MEGAN KATE NELSON: Yes. That photograph is amazing. I think it’s so amazing they brought the ordinance in as part of the family. But yes, and this idea– because there was a lot of concern and anxiety that amputees would not be able to procreate. They would not be able to fulfill the sort of gender role as a husband and a father.

And so there were many visual images of soldiers with young children communicating the point that they could still have children and contribute to the future of the nation, just as they could have contributed their limb to the cause.

ED: So were there differences in the way that black soldiers and white soldiers experienced these losses?

MEGAN KATE NELSON: The issue of black veterans and amputees is a really interesting one. Because, in many ways, the empty sleeve literature, and the conversation surrounding African American soldiers and their injuries, was very similar to the conversation about white soldiers.

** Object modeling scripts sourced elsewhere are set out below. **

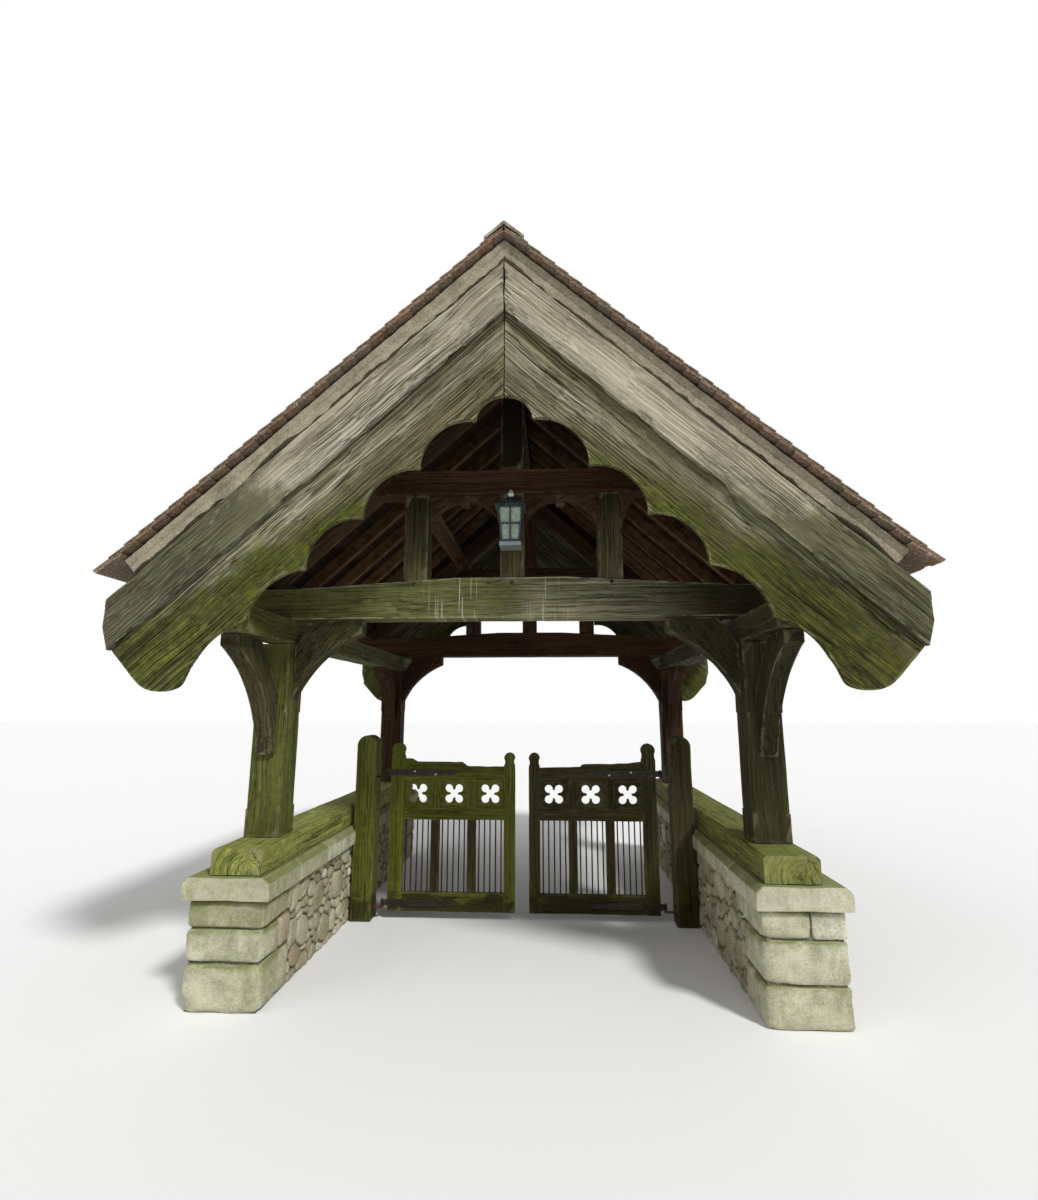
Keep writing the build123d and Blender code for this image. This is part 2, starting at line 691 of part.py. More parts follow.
def lantern():
    """A tapered square lantern on a bracket, in front of the front king post."""
    face = -TRUSS_Y - MEMBER_THICK / 2
    centre = face - LANTERN_OFF
    foot = LANTERN_Z + LANTERN_BASE
    head = foot + LANTERN_GLASS
    low = LANTERN_FOOT / 2
    high = LANTERN_HEAD / 2
    tray = Pos(0, centre, LANTERN_Z + LANTERN_BASE / 2) * Box(LANTERN_TRAY, LANTERN_TRAY, LANTERN_BASE)
    bar = LANTERN_BAR
    outer = tapered(0, centre, foot, LANTERN_FOOT, LANTERN_HEAD, LANTERN_GLASS)
    inner = tapered(0, centre, foot, LANTERN_FOOT - 2 * bar, LANTERN_HEAD - 2 * bar, LANTERN_GLASS)
    shell = outer - inner
    opening = LANTERN_GLASS / 2 - 1.5 * bar
    cuts = []
    for level in (0, 1):
        bottom = foot + bar + level * (opening + bar)
        part = (bottom + opening / 2 - foot) / LANTERN_GLASS
        width = low + (high - low) * part - 1.5 * bar
        for side in (-1, 1):
            place = side * (width / 2 + bar / 2)
            cuts.append(Pos(place, centre, bottom + opening / 2) * Box(width, 3 * high, opening))
            cuts.append(Pos(0, centre + place, bottom + opening / 2) * Box(3 * high, width, opening))
    frame = shell
    for cut in cuts:
        frame -= cut
    roof = tapered(0, centre, head + LANTERN_LIP, LANTERN_EAVE, LANTERN_CROWN, LANTERN_ROOF)
    eave = Pos(0, centre, head + LANTERN_LIP / 2) * Box(LANTERN_EAVE, LANTERN_EAVE, LANTERN_LIP)
    top = head + LANTERN_LIP + LANTERN_ROOF
    neck = Pos(0, centre, top) * extrude(RegularPolygon(LANTERN_NECK_RADIUS, 8), amount=LANTERN_NECK)
    finial_z = top + LANTERN_NECK + LANTERN_FINIAL * 0.4
    half_finial = LANTERN_FINIAL / 2
    tip = LANTERN_FINIAL_TIP
    finial = tapered(0, centre, finial_z - half_finial, tip, LANTERN_FINIAL_WIDTH, half_finial)
    finial += tapered(0, centre, finial_z, LANTERN_FINIAL_WIDTH, tip, half_finial)
    half_arm = LANTERN_ARM / 2
    arm_z = top + LANTERN_ARM_RISE
    arm = block(-half_arm, half_arm, centre, face, arm_z, arm_z + LANTERN_ARM)
    plate = block(
        -LANTERN_PLATE, LANTERN_PLATE, face - LANTERN_PLATE_THICK, face,
        top - LANTERN_PLATE_DROP, top + LANTERN_PLATE * 2,
    )
    save("lantern_frame", tray + frame + eave + roof + neck + finial + arm + plate)
    behind = 2 * (bar + LANTERN_REBATE)
    glass_outer = tapered(0, centre, foot, LANTERN_FOOT - behind, LANTERN_HEAD - behind, LANTERN_GLASS)
    behind += 2 * LANTERN_PANE
    glass_inner = tapered(0, centre, foot, LANTERN_FOOT - behind, LANTERN_HEAD - behind, LANTERN_GLASS)
    save("lantern_glass", glass_outer - glass_inner)


def gate_posts():
    """Gate posts with rounded tops, and the hinge hooks driven into them."""
    half = GATE_POST_SIZE / 2
    inner = GATE_POST_FACE
    outer = GATE_POST_FACE + GATE_POST_SIZE
    shoulder = GATE_POST_HEIGHT - GATE_POST_ROUND
    post = across(
        Polyline((outer, shoulder), (outer, 0), (inner, 0), (inner, shoulder))
        + ThreePointArc((inner, shoulder), (inner + half, GATE_POST_HEIGHT), (outer, shoulder)),
        GATE_Y - half,
        GATE_Y + half,
    )
    save("right_gate_post", post)
    save("left_gate_post", left_of(post))
    hooks = []
    for level in (STRAP_LOW_Z, STRAP_HIGH_Z):
        shoulder_z = level - EYE_HEIGHT / 2 - EYE_GAP
        arm_z = shoulder_z - PIN_RADIUS
        pin = Pos(HINGE_X, HINGE_Y, shoulder_z + PIN_HEIGHT / 2) * Cylinder(PIN_RADIUS, PIN_HEIGHT)
        knee = block(
            HINGE_X - PIN_RADIUS, GATE_POST_FACE, HINGE_Y - PIN_RADIUS, HINGE_Y + PIN_RADIUS,
            shoulder_z - 2 * PIN_RADIUS, shoulder_z,
        )
        hooks.append(pin + knee)
    save("gate_hooks", *hooks, *[left_of(hook) for hook in hooks])


def quatrefoil():
    """Outline of a four-lobed opening, about its own centre."""
    arm = Rectangle(2 * FOIL_OFFSET, FOIL_ARM)
    lobes = Rot(0, 0, 45) * arm + Rot(0, 0, 135) * arm
    for turn in range(4):
        place = Rot(0, 0, 45 + 90 * turn) * Pos(FOIL_OFFSET, 0, 0)
        lobes += place * RegularPolygon(FOIL_RADIUS, FOIL_SIDES)
    return lobes


def stile(low_x, high_x, top, rail_top):
    """A gate stile with a necked, rounded top."""
    middle = (low_x + high_x) / 2
    half = (high_x - low_x) / 2
    neck = rail_top + STILE_NECK_RISE
    shoulder = top - half * STILE_HEAD
    waist = half - STILE_NECK
    outline = (
        Polyline(
            (middle - half, neck),
            (middle - half, LEAF_CLEAR),
            (middle + half, LEAF_CLEAR),
            (middle + half, neck),
        )
        + ThreePointArc(
            (middle + half, neck),
            (middle + waist, (neck + shoulder) / 2),
            (middle + half, shoulder),
        )
        + ThreePointArc((middle + half, shoulder), (middle, top), (middle - half, shoulder))
        + ThreePointArc(
            (middle - half, shoulder),
            (middle - waist, (neck + shoulder) / 2),
            (middle - half, neck),
        )
    )
    return across(outline, LEAF_FRONT, LEAF_FRONT + LEAF_THICK)


def gate_leaf(wear):
    """A right-hand gate: frame with a worn top, quatrefoil panels, round bars and strap hinges."""
    back = LEAF_FRONT + LEAF_THICK
    rail_top = TOP_RAIL_Z + TOP_RAIL_HEIGHT
    frame = stile(LEAF_OUTER - STILE_HINGE, LEAF_OUTER, HINGE_STILE_TOP, rail_top - wear[0][1])
    frame += stile(LEAF_INNER, LEAF_INNER + STILE_CLOSING, CLOSING_STILE_TOP, rail_top - wear[-1][1])
    left = LEAF_INNER + STILE_CLOSING
    right = LEAF_OUTER - STILE_HINGE
    bottom_top = LEAF_CLEAR + BOTTOM_RAIL_HEIGHT
    mid_top = MID_RAIL_Z + MID_RAIL_HEIGHT
    for low, high in ((LEAF_CLEAR, bottom_top), (MID_RAIL_Z, mid_top)):
        frame += block(left, right, LEAF_FRONT + RAIL_INSET, back - RAIL_INSET, low, high)
    worn = [(right - share * (right - left), rail_top - lost) for share, lost in wear]
    top_rail = closed((left, TOP_RAIL_Z), (right, TOP_RAIL_Z), *worn)
    frame += across(top_rail, LEAF_FRONT + RAIL_INSET, back - RAIL_INSET)
    starts = [left + index * (BAY_CLEAR + MUNTIN_WIDTH) for index in range(3)]
    for start in starts[1:]:
        near = LEAF_FRONT + MUNTIN_INSET
        frame += block(start - MUNTIN_WIDTH, start, near, back - MUNTIN_INSET, bottom_top, TOP_RAIL_Z)

    middle_y = LEAF_FRONT + LEAF_THICK / 2
    panels = []
    bars = []
    panel_mid = (mid_top + TOP_RAIL_Z) / 2
    plane = Plane(origin=(0, middle_y + PANEL_THICK / 2, 0), x_dir=(1, 0, 0), z_dir=(0, -1, 0))
    for start in starts:
        near = middle_y - PANEL_THICK / 2
        panel = block(start, start + BAY_CLEAR, near, near + PANEL_THICK, mid_top, TOP_RAIL_Z)
        hole = plane * Pos(start + BAY_CLEAR / 2, panel_mid, 0) * quatrefoil()
        panels.append(panel - extrude(hole, amount=PANEL_THICK))
        pitch = BAY_CLEAR / GATE_BARS
        for index in range(GATE_BARS):
            x = start + (index + 0.5) * pitch
            section = Pos(x, middle_y, bottom_top) * RegularPolygon(GATE_BAR_RADIUS, GATE_BAR_SIDES)
            bars.append(extrude(section, amount=MID_RAIL_Z - bottom_top))

    straps = [strap(STRAP_LOW_Z), strap(STRAP_HIGH_Z)]
    return frame, panels, bars, straps


def strap(level):
    """A strap hinge: an eye on the pin, a tapered strap and a leaf-shaped tip."""
    end = HINGE_X - STRAP_REACH
    half = STRAP_HEIGHT / 2
    neck = half * STRAP_NECK
    leaf = half * STRAP_LEAF
    body = half * STRAP_BODY
    root = half * STRAP_ROOT
    root_x = HINGE_X - EYE_RADIUS * 0.8
    tip_start = end + STRAP_TIP
    body_end = tip_start + STRAP_SHOULDER
    leaf_x = end + STRAP_TIP * 0.62
    face = LEAF_FRONT - STRAP_THICK
    outline = (
        Polyline(
            (tip_start, level - neck),
            (body_end, level - body),
            (root_x, level - root),
            (root_x, level + root),
            (body_end, level + body),
            (tip_start, level + neck),
        )
        + ThreePointArc((tip_start, level + neck), (leaf_x, level + leaf), (end, level))
        + ThreePointArc((end, level), (leaf_x, level - leaf), (tip_start, level - neck))
    )
    plate = across(outline, face, LEAF_FRONT)
    eye_foot = Pos(HINGE_X, HINGE_Y, level - EYE_HEIGHT / 2)
    eye = eye_foot * extrude(RegularPolygon(EYE_RADIUS, EYE_SIDES), amount=EYE_HEIGHT)
    hole = Pos(HINGE_X, HINGE_Y, level) * Cylinder(PIN_RADIUS + PIN_CLEARANCE, EYE_HEIGHT * 2)
    return plate + eye - hole


def gates():
    """Both gates."""
    for name, side, wear in (("right", same, RIGHT_RAIL_WEAR), ("left", left_of, LEFT_RAIL_WEAR)):
        frame, panels, bars, straps = gate_leaf(wear)
        save(f"{name}_gate_frame", side(frame))
        save(f"{name}_gate_panels", *[side(panel) for panel in panels])
        save(f"{name}_gate_bars", *[side(bar) for bar in bars])
        save(f"{name}_gate_straps", *[side(piece) for piece in straps])


walls()
posts()
trusses(plates())
pegs()
purlin_right = purlin()
save("purlins", left_of(purlin_right), purlin_right)
save("ridge_beam", ridge_beam())
rafters()
tiles()
ridge_tiles()
bargeboards()
braces()
lantern()
gate_posts()
gates()
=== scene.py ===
"""Dresses the timber lychgate: worn oak, plain clay tiles, rubble walls, iron straps and a lantern.

Metres, in the part's own frame: X across the passage, Y along it with the front gable at -Y, Z up.
"""
import bmesh
import bpy
from itertools import product
from math import atan2, cos, pi, radians, sin
from mathutils import Matrix, Vector, noise
from mathutils.kdtree import KDTree
from random import Random


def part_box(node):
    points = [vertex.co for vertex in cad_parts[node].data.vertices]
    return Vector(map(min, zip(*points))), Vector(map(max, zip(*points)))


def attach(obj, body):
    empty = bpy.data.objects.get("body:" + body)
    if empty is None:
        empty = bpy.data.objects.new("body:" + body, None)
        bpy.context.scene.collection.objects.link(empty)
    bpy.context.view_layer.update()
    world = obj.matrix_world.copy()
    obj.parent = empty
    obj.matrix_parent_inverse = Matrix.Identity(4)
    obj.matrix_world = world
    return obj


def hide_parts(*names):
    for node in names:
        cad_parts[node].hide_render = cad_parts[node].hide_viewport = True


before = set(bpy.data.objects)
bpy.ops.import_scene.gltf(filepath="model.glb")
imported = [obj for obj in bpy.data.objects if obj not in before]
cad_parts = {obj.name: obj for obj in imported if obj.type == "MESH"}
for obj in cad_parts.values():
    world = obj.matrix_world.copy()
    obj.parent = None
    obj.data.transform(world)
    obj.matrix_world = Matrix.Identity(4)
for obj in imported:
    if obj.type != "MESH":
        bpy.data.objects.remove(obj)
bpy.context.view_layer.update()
noise.seed_set(7)               # the noise is otherwise seeded by the clock
scene = bpy.context.scene

# Camera
camera_data = bpy.data.cameras.new("camera")
camera_data.lens = 18.0
camera = bpy.data.objects.new("camera", camera_data)
scene.collection.objects.link(camera)
camera.location = (0.25, -5.07, 1.55)
camera.rotation_euler = (pi / 2 + 0.179, 0.0, 0.057)
scene.camera = camera
scene.view_settings.view_transform = "Standard"

# Roof, from the part's own sizes
PITCH = radians(42.5)
APEX_Z = 4.205
GABLE_Y = 2.07
VERGE_Y = 2.175
EAVES_X = 2.13
TILE_BED = 0.05                 # depth of the underside of the tiles
RAFTER_FOOT = 1.97
TILE_LONG = 0.265
TILE_THICK = 0.012
TILE_GAUGE = 0.1
TILE_PITCH = 0.1673
TILE_JOINT = 0.001
TILE_CHIP = (0.006, 0.02)
ROOF_BOARD = 0.148
RIDGE_COUNT = 9
RIDGE_WING = 0.14
RIDGE_THICK = 0.016

# Walls
WALL_IN = 1.28
WALL_OUT = 1.71
WALL_END = 1.75
WALL_TOP = 0.55
COPING_TOP = 0.67
COPING_LIP = 0.03
STONE_JOINT = 0.003
COPING_BEVEL = 0.035
SLAB_LONGEST = 0.78
SLAB_LENGTHS = (0.42, 0.66)
GATE_Y = -0.287
GATE_POST_HALF = 0.079
GATE_POST_BACK = 1.277

# Gates
LEAF_FRONT = -0.306
LEAF_THICK = 0.05
LEAF_MIDDLE = LEAF_FRONT + LEAF_THICK / 2
LEAF_IN = 0.052
LEAF_OUT = 1.018
LEAF_FOOT = 0.06
STILE_HINGE = 0.108
STILE_CLOSING = 0.086
STILE_TOPS = (1.286, 1.214)     # at the hinges and at the closing side
MUNTIN = 0.068
MUNTIN_INSET = 0.002
BOTTOM_TOP = 0.194
MID_LOW = 0.714
MID_TOP = 0.801
RAIL_LOW = 1.01
RAIL_TOP = 1.17
RAIL_INSET = 0.003
TENON = 0.006
BEAD_WIDE = 0.011
BEAD_PROUD = 0.006
PANEL_HALF = 0.013
STRAP_LEVELS = (0.122, 1.062)
BOLT_PLACES = (0.97, 0.89, 0.76, 0.63, 0.56)
NAIL_PLACES = ((0.83, 0.011), (0.667, -0.012))
RODS_A_BAY = 5


def slope(down, depth):
    """X and Z on the right-hand slope, from the way down it and the depth below the tiles."""
    return (down * cos(PITCH) - depth * sin(PITCH), APEX_Z - down * sin(PITCH) - depth * cos(PITCH))


def noise_at(x, y, z=0.0):
    """Even noise between -1 and 1."""
    return noise.noise(Vector((x, y, z)))


# Materials

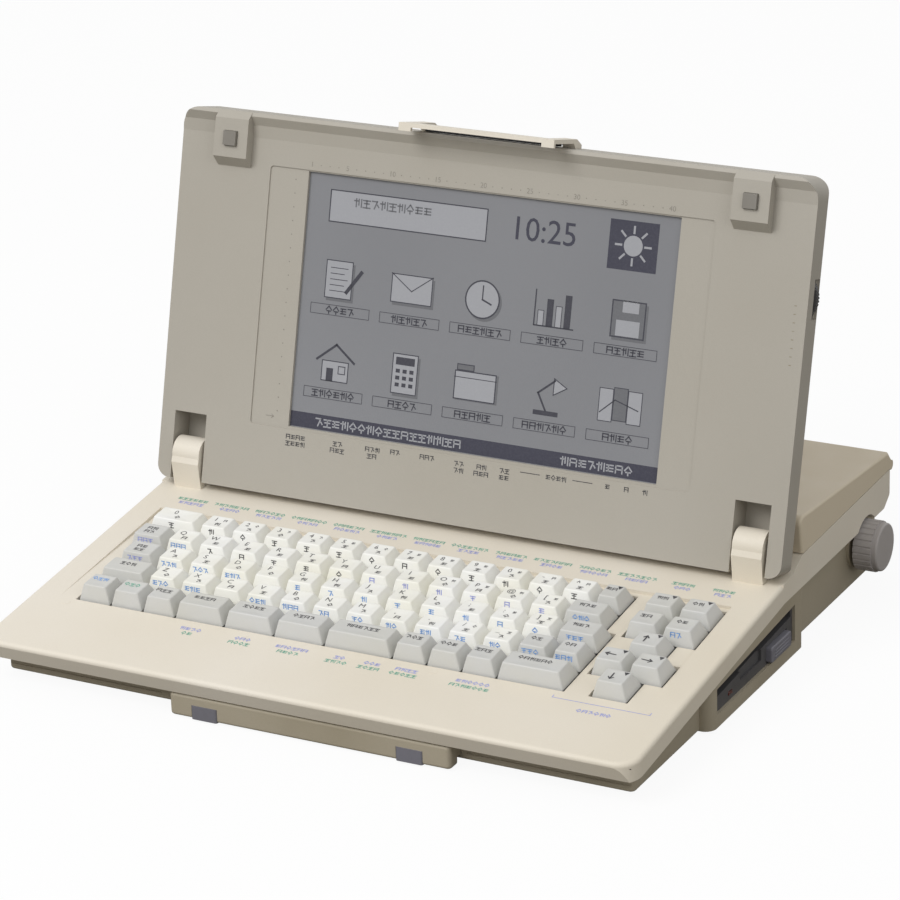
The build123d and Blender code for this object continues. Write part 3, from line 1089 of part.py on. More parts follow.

And there’s a very famous series of paintings called A Bit of War History, by Thomas Waterman Wood. It’s three different images that track the movements of the fugitive slaves, to the black soldier, to the veteran. And in that final image of the veteran, the black soldier is an amputee. And there’s a very positive spin, I think, in that image that goes along with the empty sleeve literature themes.

But, this was really complicated. Because before the war, and during the war, as well, black bodies meant something very different in American culture than white bodies. And there are the visual rhetoric and also the written rhetoric about slavery, really focused on damage to black bodies in slavery, usually through the medium of the whip.

So their war story sort of continued their giving of their own bodies to this larger purpose. So the narrative as was more complicated with them, although it did share many of the same kinds of ideas and images as with the bodies of wounded white soldiers.

ED: Megan Kate Nelson is a Lecturer at Harvard University. Her new book is called Ruined Nation; Destruction and the American Civil War.